Por fim, em “Evangelicalismo e Fundamentalismo nas origens do Protestantismo Brasileiro e a urgência do Pacto Educativo Global”, Antonio Lisboa e Vinícios Almeida investigam as raízes do protestantismo brasileiro, analisando influências como o fundamentalismo e a Teologia da Prosperidade. O artigo defende o Pacto Educativo Global, proposto pelo Papa Francisco, como uma via para superar desafios sociais e promover justiça e cidadania por meio das igrejas.
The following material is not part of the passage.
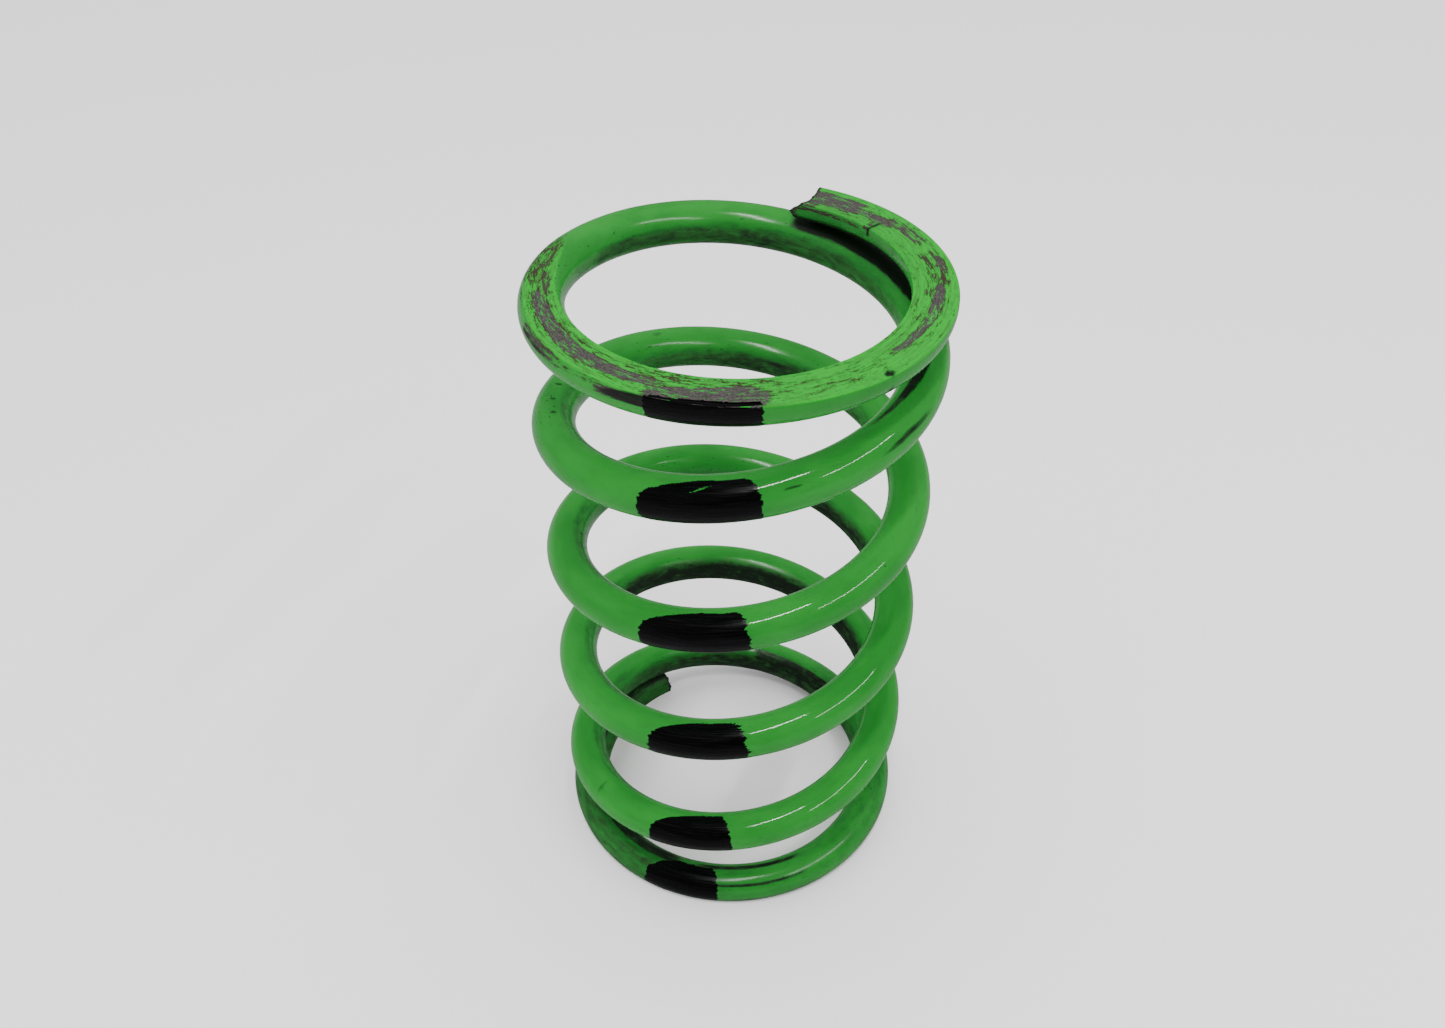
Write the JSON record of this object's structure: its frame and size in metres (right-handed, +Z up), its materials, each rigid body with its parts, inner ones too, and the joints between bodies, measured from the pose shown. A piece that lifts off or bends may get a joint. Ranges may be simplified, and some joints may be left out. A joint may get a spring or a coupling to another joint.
{
  "type": "compression coil spring",
  "caption": "Open-wound compression coil spring of round painted wire, with closed ends ground flat and a dab of marking paint on each coil.",
  "frame": {"origin": "centre of the coil on the plane of the lower ground end", "axes": "+Z up along the coil's axis, from the lower ground end to the upper one; -Y towards the row of paint marks"},
  "size_m": [0.0505, 0.0505, 0.0895],
  "materials": {
    "green_paint": "glossy sprayed enamel over steel wire, worn to metal on the ground ends",
    "black_paint": "glossy black marking paint, dabbed on by brush"
  },
  "bodies": {
    "lower_end_coil": {"lower_end_coil_1": "green_paint", "lower_end_coil_2": "green_paint", "lower_end_coil_3": "green_paint", "lower_end_coil_4": "green_paint", "lower_end_coil_5": "green_paint", "paint_mark_1": "black_paint"},
    "stretch_1": {"wire_stretch_1": "green_paint"},
    "stretch_2": {"wire_stretch_2": "green_paint", "paint_mark_2": "black_paint"},
    "stretch_3": {"wire_stretch_3": "green_paint"},
    "stretch_4": {"wire_stretch_4": "green_paint"},
    "stretch_5": {"wire_stretch_5": "green_paint"},
    "stretch_6": {"wire_stretch_6": "green_paint", "paint_mark_3": "black_paint"},
    "stretch_7": {"wire_stretch_7": "green_paint"},
    "stretch_8": {"wire_stretch_8": "green_paint"},
    "stretch_9": {"wire_stretch_9": "green_paint"},
    "stretch_10": {"wire_stretch_10": "green_paint", "paint_mark_4": "black_paint"},
    "stretch_11": {"wire_stretch_11": "green_paint"},
    "stretch_12": {"wire_stretch_12": "green_paint"},
    "stretch_13": {"wire_stretch_13": "green_paint"},
    "stretch_14": {"wire_stretch_14": "green_paint", "paint_mark_5": "black_paint"},
    "stretch_15": {"wire_stretch_15": "green_paint"},
    "upper_end_coil": {"upper_end_coil_1": "green_paint", "upper_end_coil_2": "green_paint", "upper_end_coil_3": "green_paint", "upper_end_coil_4": "green_paint", "paint_mark_6": "black_paint"}
  },
  "joints": [
    {"name": "wire_twist_1", "type": "hinge", "parent": "lower_end_coil", "child": "stretch_1", "pos_m": [-0.01445, 0.01726, 0.00638], "axis": [0.8027, 0.5921, -0.0715], "range_deg": [0, 7.09], "stiffness_Nm_per_rad": 10},
    {"name": "wire_twist_2", "type": "hinge", "parent": "stretch_1", "child": "stretch_2", "pos_m": [-0.0172, -0.01444, 0.01174], "axis": [-0.6872, 0.7263, 0.0175], "range_deg": [0, 7.21], "stiffness_Nm_per_rad": 10},
    {"name": "wire_twist_3", "type": "hinge", "parent": "stretch_2", "child": "stretch_3", "pos_m": [0.0145, -0.01721, 0.01684], "axis": [-0.7381, -0.6747, 0.0076], "range_deg": [0, 8.2], "stiffness_Nm_per_rad": 10},
    {"name": "wire_twist_4", "type": "hinge", "parent": "stretch_3", "child": "stretch_4", "pos_m": [0.01727, 0.01448, 0.02193], "axis": [0.6096, -0.7875, -0.0908], "range_deg": [0, 8.08], "stiffness_Nm_per_rad": 10},
    {"name": "wire_twist_5", "type": "hinge", "parent": "stretch_4", "child": "stretch_5", "pos_m": [-0.01443, 0.01726, 0.02703], "axis": [0.7836, 0.6144, -0.0917], "range_deg": [0, 7.36], "stiffness_Nm_per_rad": 10},
    {"name": "wire_twist_6", "type": "hinge", "parent": "stretch_5", "child": "stretch_6", "pos_m": [-0.0172, -0.01444, 0.03213], "axis": [-0.6602, 0.7504, 0.0338], "range_deg": [0, 7.46], "stiffness_Nm_per_rad": 10},
    {"name": "wire_twist_7", "type": "hinge", "parent": "stretch_6", "child": "stretch_7", "pos_m": [0.0145, -0.01721, 0.03723], "axis": [-0.7566, -0.6533, 0.0264], "range_deg": [0, 7.82], "stiffness_Nm_per_rad": 10},
    {"name": "wire_twist_8", "type": "hinge", "parent": "stretch_7", "child": "stretch_8", "pos_m": [0.01727, 0.01448, 0.04233], "axis": [0.6366, -0.7644, -0.1019], "range_deg": [0, 7.73], "stiffness_Nm_per_rad": 10},
    {"name": "wire_twist_9", "type": "hinge", "parent": "stretch_8", "child": "stretch_9", "pos_m": [-0.01443, 0.01726, 0.04743], "axis": [0.7601, 0.6423, -0.098], "range_deg": [0, 7.73], "stiffness_Nm_per_rad": 10},
    {"name": "wire_twist_10", "type": "hinge", "parent": "stretch_9", "child": "stretch_10", "pos_m": [-0.0172, -0.01444, 0.05252], "axis": [-0.6309, 0.7752, 0.0303], "range_deg": [0, 7.82], "stiffness_Nm_per_rad": 10},
    {"name": "wire_twist_11", "type": "hinge", "parent": "stretch_10", "child": "stretch_11", "pos_m": [0.0145, -0.01721, 0.05762], "axis": [-0.7797, -0.6254, 0.0301], "range_deg": [0, 7.45], "stiffness_Nm_per_rad": 10},
    {"name": "wire_twist_12", "type": "hinge", "parent": "stretch_11", "child": "stretch_12", "pos_m": [0.01727, 0.01448, 0.06272], "axis": [0.6663, -0.7396, -0.0953], "range_deg": [0, 7.38], "stiffness_Nm_per_rad": 10},
    {"name": "wire_twist_13", "type": "hinge", "parent": "stretch_12", "child": "stretch_13", "pos_m": [-0.01443, 0.01726, 0.06782], "axis": [0.7389, 0.6681, -0.0876], "range_deg": [0, 8.1], "stiffness_Nm_per_rad": 10},
    {"name": "wire_twist_14", "type": "hinge", "parent": "stretch_13", "child": "stretch_14", "pos_m": [-0.0172, -0.01444, 0.07292], "axis": [-0.6074, 0.7943, 0.0107], "range_deg": [0, 8.17], "stiffness_Nm_per_rad": 10},
    {"name": "wire_twist_15", "type": "hinge", "parent": "stretch_14", "child": "stretch_15", "pos_m": [0.0145, -0.01721, 0.07801], "axis": [-0.8011, -0.5984, 0.015], "range_deg": [0, 7.17], "stiffness_Nm_per_rad": 10},
    {"name": "wire_twist_16", "type": "hinge", "parent": "stretch_15", "child": "upper_end_coil", "pos_m": [0.01723, 0.01449, 0.08258], "axis": [0.6891, -0.7217, -0.0658], "range_deg": [0, 7.12], "stiffness_Nm_per_rad": 10}
  ],
  "couplings": [
    {"joint": "wire_twist_2", "follows": "wire_twist_1", "ratio": 1.0165},
    {"joint": "wire_twist_3", "follows": "wire_twist_1", "ratio": 1.1559},
    {"joint": "wire_twist_4", "follows": "wire_twist_1", "ratio": 1.1393},
    {"joint": "wire_twist_5", "follows": "wire_twist_1", "ratio": 1.0377},
    {"joint": "wire_twist_6", "follows": "wire_twist_1", "ratio": 1.0527},
    {"joint": "wire_twist_7", "follows": "wire_twist_1", "ratio": 1.103},
    {"joint": "wire_twist_8", "follows": "wire_twist_1", "ratio": 1.0896},
    {"joint": "wire_twist_9", "follows": "wire_twist_1", "ratio": 1.0898},
    {"joint": "wire_twist_10", "follows": "wire_twist_1", "ratio": 1.1022},
    {"joint": "wire_twist_11", "follows": "wire_twist_1", "ratio": 1.0502},
    {"joint": "wire_twist_12", "follows": "wire_twist_1", "ratio": 1.0406},
    {"joint": "wire_twist_13", "follows": "wire_twist_1", "ratio": 1.1425},
    {"joint": "wire_twist_14", "follows": "wire_twist_1", "ratio": 1.1524},
    {"joint": "wire_twist_15", "follows": "wire_twist_1", "ratio": 1.0114},
    {"joint": "wire_twist_16", "follows": "wire_twist_1", "ratio": 1.0032}
  ]
}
Esta edição contém ainda duas resenhas:
A obra “Abuso Espiritual: A manipulação invisível”, de Gabriel Perissé, é resenhada por Emerson Sbardelotti, destacando que a obra aborda de forma corajosa e desafiadora a questão do abuso espiritual, ressaltando sua relevância para a Teologia, Filosofia, Sociologia e Psicologia. O autor propõe caminhos para identificar e combater práticas abusivas, enfatizando a necessidade de relações interpessoais saudáveis e uma espiritualidade vivida com liberdade e autenticidade. Inspirado no seguimento de Jesus, Perissé sugere a prática de três virtudes fundamentais: respeito, diálogo e encontro, como base para uma fé plena e livre de manipulações.
A segunda obra é Declaração Dignitas Infinita – Sobre a Dignidade Humana, publicada pelo Dicastério para a Doutrina da Fé. Resenhada por Vilk Junio Araújo de Lima, a Declaração foi apresentada em 25 de março de 2024 e aborda a centralidade da dignidade humana na Antropologia cristã e na sociedade. O texto fundamenta a dignidade humana como ontológica, inalienável e intrínseca a cada ser humano, e reflete sobre ameaças à dignidade, como pobreza, guerras e mudanças de sexo, alinhando-se à doutrina da Igreja e textos como Amoris Laetitia e Laudato Si’. A Declaração reafirma o respeito ao corpo humano como obra de Deus e defende a dignidade humana como um valor essencial.
Os textos apresentados nesta sessão dialogam com os desafios do presente, iluminados pelas tradições do passado e guiados por visões de futuro. São, ao mesmo tempo, pontes e faróis que instigam o leitor a repensar a fé, a educação e a sociedade à luz do Evangelho e da espiritualidade cristã.
Desejamos a todos uma excelente leitura!